WHAT TO PRODUCE:
Give only the count of lines containing "handed".

INPUT FOR THIS TASK:
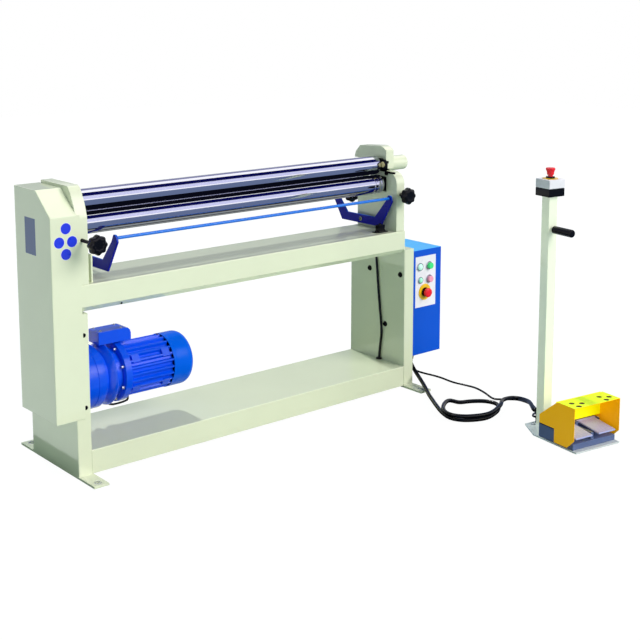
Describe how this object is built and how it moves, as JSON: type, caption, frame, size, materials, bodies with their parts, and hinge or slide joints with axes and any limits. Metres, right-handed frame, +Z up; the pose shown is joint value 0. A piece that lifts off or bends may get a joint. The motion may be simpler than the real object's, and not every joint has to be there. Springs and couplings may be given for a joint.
{
  "type": "powered slip roll",
  "caption": "Floor-standing powered slip roll with pinch rolls, geared motor, swing-open end bearing, trip bars, electric box and a pedal stand on its cables.",
  "frame": {"origin": "centre of the underside of the whole object's box, on the floor", "axes": "+X along the rolls to the removable end, +Y from the operator to the back, +Z up"},
  "size_m": [1.8289, 1.385, 1.0067],
  "materials": {
    "cream": "gloss",
    "steel": "polished",
    "cast": "machined",
    "black": "gloss",
    "black_iron": "satin",
    "motor": "gloss",
    "box": "satin",
    "trip": "gloss",
    "green": "gloss",
    "pink": "gloss",
    "red": "gloss",
    "white": "satin",
    "guard": "satin",
    "grey": "satin",
    "pale": "satin",
    "pedal": "satin",
    "rubber": "matte"
  },
  "bodies": {
    "frame": {"left_leg": "cream", "right_leg": "cream", "base_pan": "cream", "top_beam": "cream", "left_housing": "cream", "right_housing": "cream", "gear_cover": "cream", "cap_hinge_pin": "steel", "trip_switch": "black", "drive_chain": "cast", "gearbox": "motor", "motor_body": "motor", "fan_cowl": "motor", "terminal_box": "motor", "motor_lead": "rubber", "control_box": "box", "box_gland_plate": "black", "leg_cable": "rubber", "pedal_cable": "rubber", "stop_cable": "rubber", "stand_plate": "pale", "stand_post": "cream", "stand_grip": "black", "stop_box_base": "black", "stop_box_lid": "white", "pedal_housing": "grey", "pedal_guard": "guard", "post_gland_plate": "grey"},
    "pinch_bearings": {"left_pinch_block": "cast", "right_pinch_block": "cast"},
    "lower_roll_set": {"lower_roll": "steel", "lower_gear": "steel", "driven_sprocket": "cast"},
    "top_bearings": {"left_pivot_bearing": "cast", "top_bearing_block": "black_iron", "tail_sleeve": "cream"},
    "top_roll_set": {"top_roll": "steel", "top_gear": "steel"},
    "cap": {"top_roll_cap": "cream"},
    "lever": {"release_lever": "black_iron"},
    "rear_bearings": {"left_rear_block": "cast", "right_rear_block": "cast"},
    "rear_roll_set": {"rear_roll": "steel"},
    "left_front_adjuster": {"left_front_knob": "black"},
    "right_front_adjuster": {"right_front_knob": "black"},
    "left_rear_adjuster": {"left_rear_knob": "black"},
    "right_rear_adjuster": {"right_rear_knob": "black"},
    "trip_frame": {"left_trip_arm": "trip", "right_trip_arm": "trip", "front_trip_rod": "trip", "rear_trip_rod": "trip"},
    "motor_pinion": {"motor_sprocket": "cast"},
    "fan": {"motor_fan": "black"},
    "door": {"box_door": "box"},
    "start": {"start_button": "green"},
    "reset": {"reset_button": "pink"},
    "box_stop": {"box_stop_head": "red"},
    "stand_stop": {"stand_stop_head": "red"},
    "pedal_left": {"left_pedal": "pedal"},
    "pedal_right": {"right_pedal": "pedal"}
  },
  "joints": [
    {"name": "pinch_adjust", "type": "slide", "parent": "frame", "child": "pinch_bearings", "axis": [0, 0, 1], "range_m": [-0.002, 0.0015]},
    {"name": "lower_roll_spin", "type": "hinge", "parent": "pinch_bearings", "child": "lower_roll_set", "pos_m": [-0.07115, 0.35796, 0.8517], "axis": [1, 0, 0], "continuous": true},
    {"name": "top_roll_lift", "type": "hinge", "parent": "frame", "child": "top_bearings", "pos_m": [-0.78215, 0.37998, 0.92653], "axis": [0, -1, 0], "range_deg": [0, 2]},
    {"name": "top_roll_spin", "type": "hinge", "parent": "top_bearings", "child": "top_roll_set", "pos_m": [-0.07115, 0.37998, 0.92653], "axis": [1, 0, 0], "continuous": true},
    {"name": "cap_swing", "type": "hinge", "parent": "frame", "child": "cap", "pos_m": [0.65985, 0.49546, 0.92503], "axis": [-1, 0, 0], "range_deg": [0, 75]},
    {"name": "release_lever_turn", "type": "hinge", "parent": "frame", "child": "lever", "pos_m": [0.63835, 0.32546, 0.89703], "axis": [1, 0, 0], "range_deg": [0, 60]},
    {"name": "rear_roll_adjust", "type": "slide", "parent": "frame", "child": "rear_bearings", "axis": [0, 0, 1], "range_m": [0, 0.03]},
    {"name": "rear_roll_spin", "type": "hinge", "parent": "rear_bearings", "child": "rear_roll_set", "pos_m": [-0.07115, 0.45346, 0.838], "axis": [1, 0, 0], "continuous": true},
    {"name": "left_front_knob_turn", "type": "hinge", "parent": "frame", "child": "left_front_adjuster", "pos_m": [-0.78215, 0.16746, 0.8135], "axis": [0, 1, 0], "range_deg": [-720, 540]},
    {"name": "right_front_knob_turn", "type": "hinge", "parent": "frame", "child": "right_front_adjuster", "pos_m": [0.65985, 0.20546, 0.8135], "axis": [0, 1, 0], "range_deg": [-720, 540]},
    {"name": "left_rear_knob_turn", "type": "hinge", "parent": "frame", "child": "left_rear_adjuster", "pos_m": [-0.78215, 0.56546, 0.78], "axis": [0, -1, 0], "range_deg": [0, 5400]},
    {"name": "right_rear_knob_turn", "type": "hinge", "parent": "frame", "child": "right_rear_adjuster", "pos_m": [0.65985, 0.56546, 0.78], "axis": [0, -1, 0], "range_deg": [0, 5400]},
    {"name": "trip_frame_tilt", "type": "hinge", "parent": "frame", "child": "trip_frame", "pos_m": [-0.02115, 0.45746, 0.695], "axis": [1, 0, 0], "range_deg": [-4, 4], "stiffness_Nm_per_rad": 60},
    {"name": "motor_shaft_spin", "type": "hinge", "parent": "frame", "child": "motor_pinion", "pos_m": [-0.86315, 0.43246, 0.292], "axis": [1, 0, 0], "continuous": true},
    {"name": "fan_spin", "type": "hinge", "parent": "frame", "child": "fan", "pos_m": [-0.36115, 0.43246, 0.292], "axis": [1, 0, 0], "continuous": true},
    {"name": "box_door_swing", "type": "hinge", "parent": "frame", "child": "door", "pos_m": [0.89845, 0.26746, 0.3475], "axis": [0, 0, 1], "range_deg": [0, 100]},
    {"name": "start_button_press", "type": "slide", "parent": "door", "child": "start", "axis": [0, 1, 0], "range_m": [0, 0.004], "stiffness_N_per_m": 500, "springref_m": -0.002},
    {"name": "reset_button_press", "type": "slide", "parent": "door", "child": "reset", "axis": [0, 1, 0], "range_m": [0, 0.004], "stiffness_N_per_m": 500, "springref_m": -0.002},
    {"name": "box_stop_press", "type": "slide", "parent": "door", "child": "box_stop", "axis": [0, 1, 0], "range_m": [0, 0.005]},
    {"name": "stand_stop_press", "type": "slide", "parent": "frame", "child": "stand_stop", "axis": [0, 0, -1], "range_m": [0, 0.005]},
    {"name": "left_pedal_press", "type": "hinge", "parent": "frame", "child": "pedal_left", "pos_m": [0.70801, -0.5515, 0.063], "axis": [0.9903, -0.1392, 0], "range_deg": [0, 7], "stiffness_Nm_per_rad": 10, "springref_deg": -8.59},
    {"name": "right_pedal_press", "type": "hinge", "parent": "frame", "child": "pedal_right", "pos_m": [0.81, -0.56584, 0.063], "axis": [0.9903, -0.1392, 0], "range_deg": [0, 7], "stiffness_Nm_per_rad": 10, "springref_deg": -8.59}
  ],
  "couplings": [
    {"joint": "top_roll_spin", "follows": "lower_roll_spin", "ratio": -1},
    {"joint": "motor_shaft_spin", "follows": "lower_roll_spin", "ratio": 1.9231},
    {"joint": "fan_spin", "follows": "lower_roll_spin", "ratio": 55.769},
    {"joint": "cap_swing", "follows": "top_roll_lift", "ratio": 37.5},
    {"joint": "left_front_knob_turn", "follows": "pinch_adjust", "rad_per_m": 6283.2},
    {"joint": "right_front_knob_turn", "follows": "pinch_adjust", "rad_per_m": 6283.2},
    {"joint": "left_rear_knob_turn", "follows": "rear_roll_adjust", "rad_per_m": 3141.6},
    {"joint": "right_rear_knob_turn", "follows": "rear_roll_adjust", "rad_per_m": 3141.6}
  ]
}
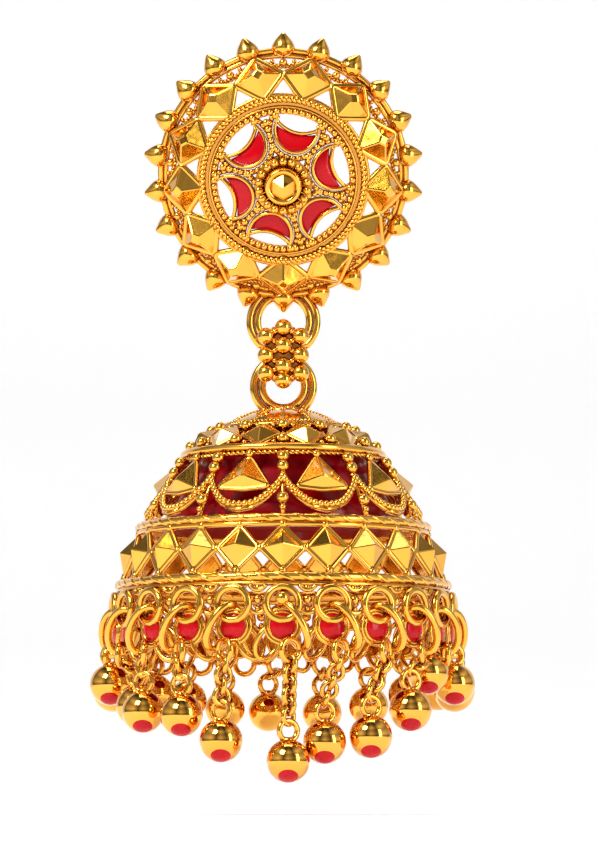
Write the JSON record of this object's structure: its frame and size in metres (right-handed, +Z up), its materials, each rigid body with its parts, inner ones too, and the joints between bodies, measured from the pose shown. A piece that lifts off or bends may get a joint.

SOLUTION:
2